start

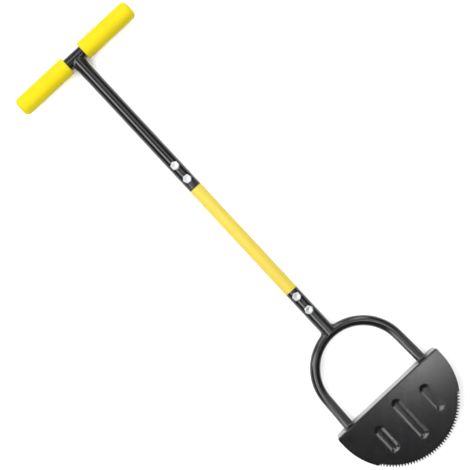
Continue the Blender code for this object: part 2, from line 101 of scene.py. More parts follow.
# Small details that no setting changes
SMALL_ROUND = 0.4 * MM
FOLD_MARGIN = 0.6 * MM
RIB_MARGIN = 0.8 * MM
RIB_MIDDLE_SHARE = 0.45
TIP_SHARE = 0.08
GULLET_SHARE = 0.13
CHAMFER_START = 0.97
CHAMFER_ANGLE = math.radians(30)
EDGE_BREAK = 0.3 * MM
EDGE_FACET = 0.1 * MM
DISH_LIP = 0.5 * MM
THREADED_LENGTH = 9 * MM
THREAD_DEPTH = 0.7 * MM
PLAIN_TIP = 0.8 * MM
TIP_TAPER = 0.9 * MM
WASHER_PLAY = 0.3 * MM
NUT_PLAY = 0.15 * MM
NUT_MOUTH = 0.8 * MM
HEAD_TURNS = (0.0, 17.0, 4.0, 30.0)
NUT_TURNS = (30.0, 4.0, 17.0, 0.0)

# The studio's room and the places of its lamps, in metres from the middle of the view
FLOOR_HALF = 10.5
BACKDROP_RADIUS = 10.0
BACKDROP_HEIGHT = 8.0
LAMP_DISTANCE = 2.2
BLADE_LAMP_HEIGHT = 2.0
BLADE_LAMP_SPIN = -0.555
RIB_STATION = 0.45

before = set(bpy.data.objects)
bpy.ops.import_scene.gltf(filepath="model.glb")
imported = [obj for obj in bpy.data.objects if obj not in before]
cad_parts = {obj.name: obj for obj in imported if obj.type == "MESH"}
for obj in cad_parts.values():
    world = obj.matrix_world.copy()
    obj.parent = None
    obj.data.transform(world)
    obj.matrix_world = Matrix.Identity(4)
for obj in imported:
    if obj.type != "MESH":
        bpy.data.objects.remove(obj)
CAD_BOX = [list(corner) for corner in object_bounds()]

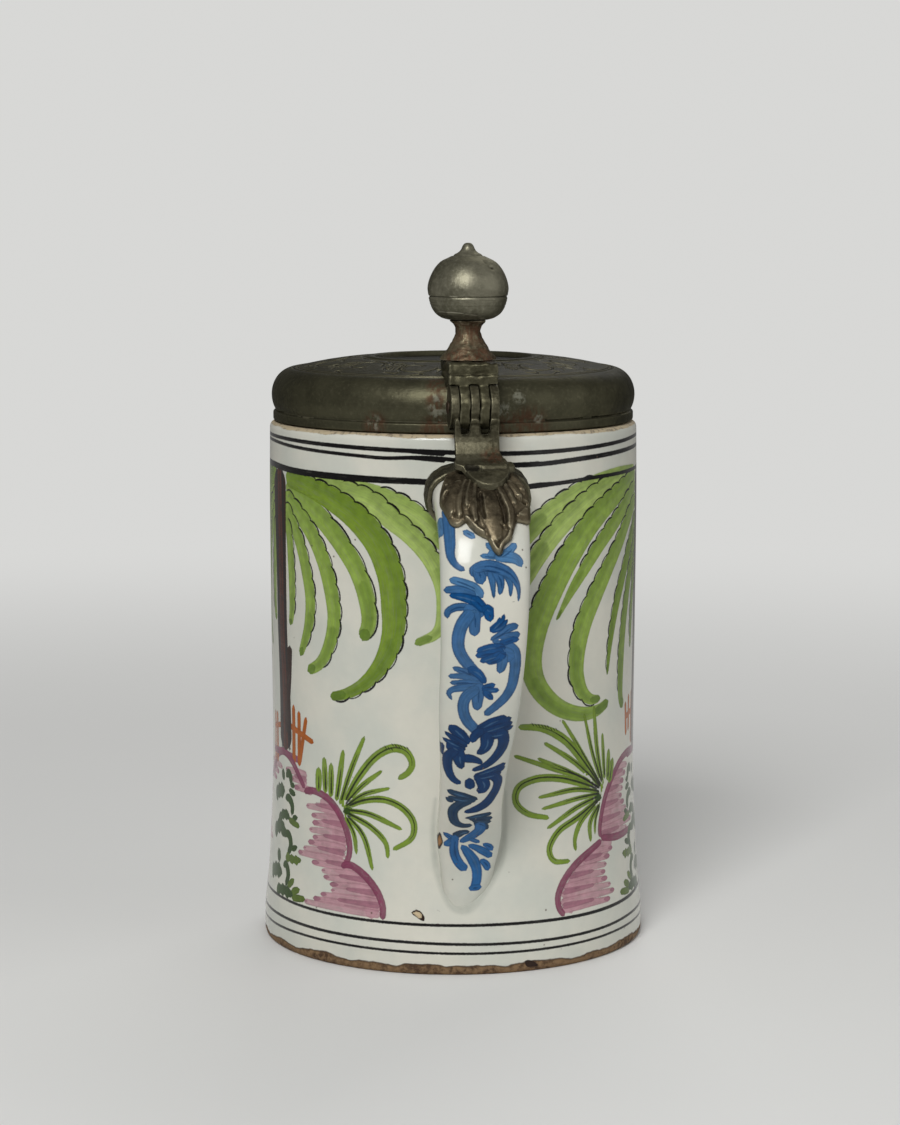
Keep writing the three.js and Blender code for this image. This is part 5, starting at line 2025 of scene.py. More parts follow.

end

**EXERCISE AIM:** Reproduce the complete set of lines precisely as supplied.

**EXERCISE RESPONSE:**
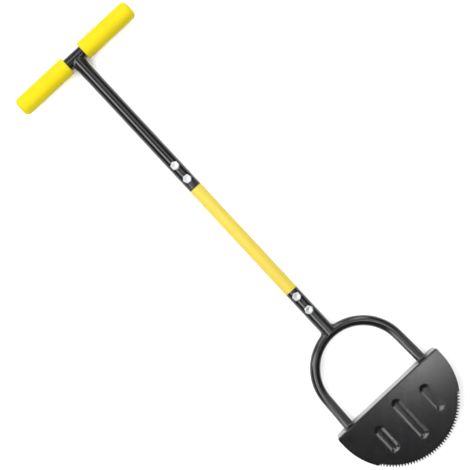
Continue the Blender code for this object: part 2, from line 101 of scene.py. More parts follow.
# Small details that no setting changes
SMALL_ROUND = 0.4 * MM
FOLD_MARGIN = 0.6 * MM
RIB_MARGIN = 0.8 * MM
RIB_MIDDLE_SHARE = 0.45
TIP_SHARE = 0.08
GULLET_SHARE = 0.13
CHAMFER_START = 0.97
CHAMFER_ANGLE = math.radians(30)
EDGE_BREAK = 0.3 * MM
EDGE_FACET = 0.1 * MM
DISH_LIP = 0.5 * MM
THREADED_LENGTH = 9 * MM
THREAD_DEPTH = 0.7 * MM
PLAIN_TIP = 0.8 * MM
TIP_TAPER = 0.9 * MM
WASHER_PLAY = 0.3 * MM
NUT_PLAY = 0.15 * MM
NUT_MOUTH = 0.8 * MM
HEAD_TURNS = (0.0, 17.0, 4.0, 30.0)
NUT_TURNS = (30.0, 4.0, 17.0, 0.0)

# The studio's room and the places of its lamps, in metres from the middle of the view
FLOOR_HALF = 10.5
BACKDROP_RADIUS = 10.0
BACKDROP_HEIGHT = 8.0
LAMP_DISTANCE = 2.2
BLADE_LAMP_HEIGHT = 2.0
BLADE_LAMP_SPIN = -0.555
RIB_STATION = 0.45

before = set(bpy.data.objects)
bpy.ops.import_scene.gltf(filepath="model.glb")
imported = [obj for obj in bpy.data.objects if obj not in before]
cad_parts = {obj.name: obj for obj in imported if obj.type == "MESH"}
for obj in cad_parts.values():
    world = obj.matrix_world.copy()
    obj.parent = None
    obj.data.transform(world)
    obj.matrix_world = Matrix.Identity(4)
for obj in imported:
    if obj.type != "MESH":
        bpy.data.objects.remove(obj)
CAD_BOX = [list(corner) for corner in object_bounds()]

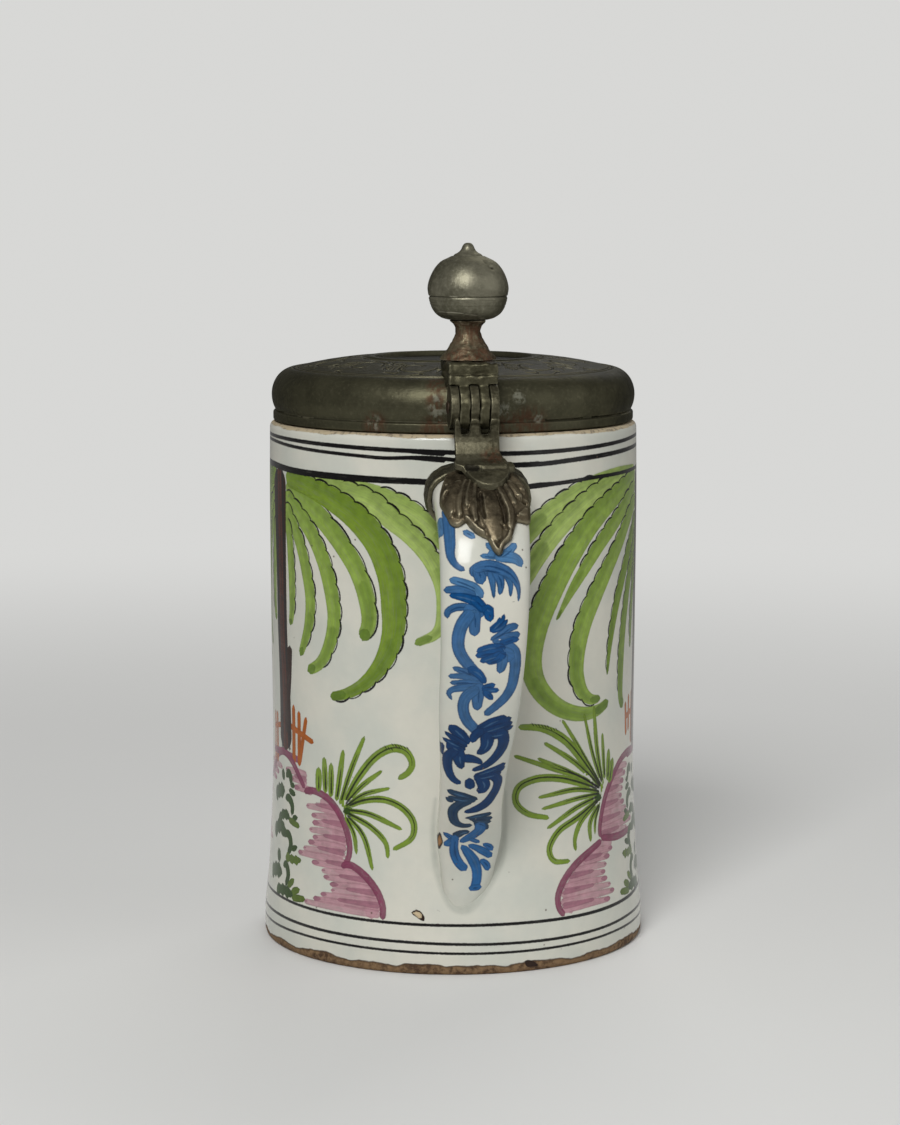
Keep writing the three.js and Blender code for this image. This is part 5, starting at line 2025 of scene.py. More parts follow.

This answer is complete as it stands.